What a Consumer Can Do ?
Shop
Consciously – Support small businesses by buying directly from them instead
of only relying on large e-commerce platforms.
Read
Reviews & Compare Prices – Avoid blindly trusting top-ranked products;
compare offerings across multiple sellers.
Be
Aware of Algorithms – Understand that search rankings and product
recommendations may be biased toward in-house brands.
Raise
Awareness – Share information about unfair practices on social media or
consumer forums to bring attention to the issue.
Report
Unfair Practices – Consumers can report predatory pricing, misleading
discounts, or deceptive advertising to consumer protection bodies.

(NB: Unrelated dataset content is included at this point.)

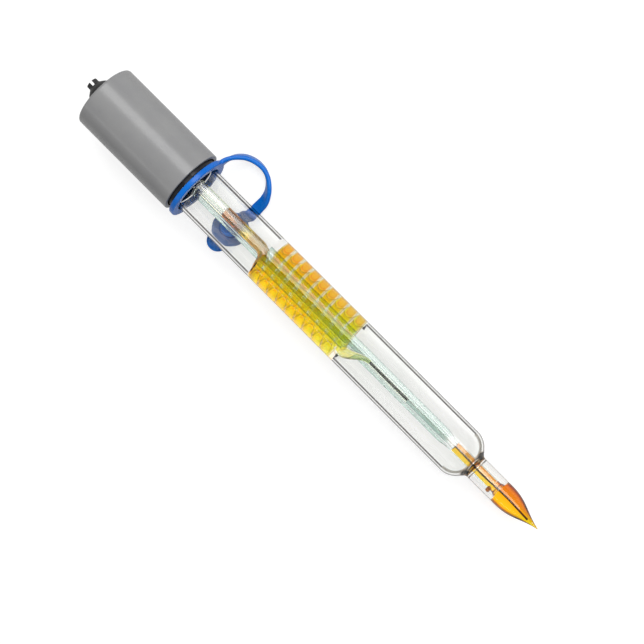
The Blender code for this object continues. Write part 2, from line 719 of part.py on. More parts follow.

What a Business Owner Can Do
Diversify
Sales Channels – Don’t rely solely on e-commerce giants. Explore
direct-to-consumer (DTC) models, local marketplaces, and social media sales.
Leverage
Digital Marketing – Build a brand presence outside of Amazon and Flipkart
through SEO, social media, and targeted ads.
Form
Alliances – Join industry groups or trade associations that advocate for
fair business practices.
Understand
Platform Policies – Stay updated on e-commerce platforms’ policies to
navigate changes and avoid being sidelined.
Explore
Legal Remedies – If facing discrimination or unfair treatment, consider
consulting a legal expert or filing a complaint with regulatory bodies.
Conclusion
The CCI's investigation into Amazon
and other big companies underscores India's commitment to maintaining a
competitive e-commerce landscape. As the proceedings advance, they will likely
influence how e-commerce giants operate, ensuring they adhere to fair practices
that benefit consumers and the broader market.